2. Durch Bewässerung aus dem Kanal konnten die Schwankungen in der landwirtschaftlichen Produktion aufgrund unsicheren Niederschlags deutlich reduziert werden. Die staatliche Investition in den Kanalbau stellte damit eine Versicherung gegen Einkommensschwankungen in der Landwirtschaft aufgrund unsicherer klimatischer Verhältnisse dar. Neben der Stabilisierung der Lebens-grundlage von Bauern führte dies auch zu einer Stabilisierung der Steuereinnahmen aus der Landwirtschaft und damit zu einer Stabilisierung der politischen Macht.
3. Bei Berücksichtigung aller gesamtwirtschaftlichen Effekte hatte das zunächst mit enorm hohen Kosten verbundene Infrastrukturprojekt des Kanalbaus wegen 1. und 2. langfristig ein deutlich positives Nutzen-Kosten-Verhältnis. Die Durchführung des Projekts war damit ökonomisch rational.

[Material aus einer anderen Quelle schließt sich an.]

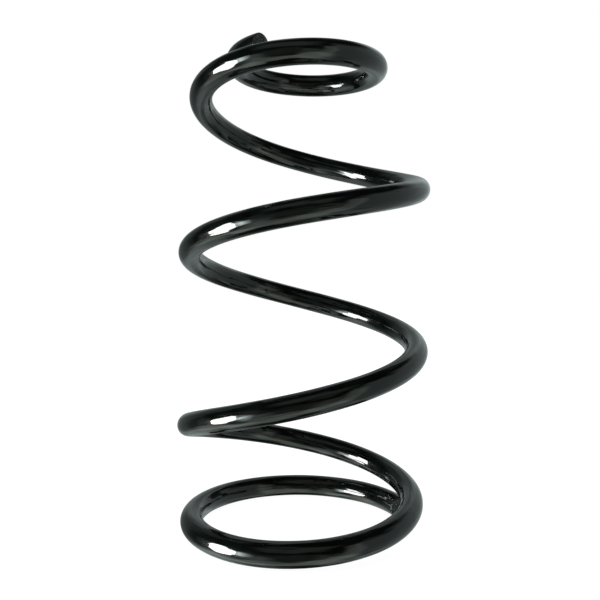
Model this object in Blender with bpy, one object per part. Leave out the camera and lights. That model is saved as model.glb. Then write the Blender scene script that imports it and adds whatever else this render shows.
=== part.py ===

4. Aus der Analyse des historischen Haburkanal-Projekts lassen sich qualitative Einsichten in Bedingungen und Möglichkeiten für ökologische, ökonomische und soziale Nachhaltigkeit moderner Infrastrukturgroßprojekte, insbesondere zum Management von Umweltrisiken (z.B. im Bereich Wasser/Klima), gewinnen.
Stand der Forschung
Die archäologische und altertumswissenschaftliche Untersuchung des Habur-Kanals ist durch unsere Projektpartner von der FU Berlin in den letzten zwei Jahrzehnten intensiv betrieben worden. Der Kenntnisstand zu Umwelt- und Klimabedingungen, landwirtschaftlicher Produktion, Siedlungsgeschichte, gesellschaftlichen Institutionen, Wirtschaftssystem etc. der Haburregion im 13 Jh. v. Chr. ist mittlerweile hinreichend gut (z.B. Bagg 2000, Altaweel 2008, Ur 2005, Wilkinson et al. 2005), um darauf eine Analyse mit modernen ökonomischen Methoden aufbauen zu können. Eine solche nachhaltigkeitsökonomische Analyse des Habur-Kanalprojekts ist bislang noch nicht erfolgt.
Eigene projektbezogene Vorarbeiten betreffen daher bislang nicht den Gegenstand, sondern die Entwicklung spezifischer Methoden zur nachhaltigkeitsökonomischen Analysen von Landwirtschaft in semi-ariden Gebieten. Diese wurden bislang vorwiegend zur Analyse nachhaltiger Weidewirtschaft im heutigen Namibia entwickelt und erprobt. Sie lassen sich aber unmittelbar und direkt auf den Untersuchungsgegenstand dieses Projekts übertragen.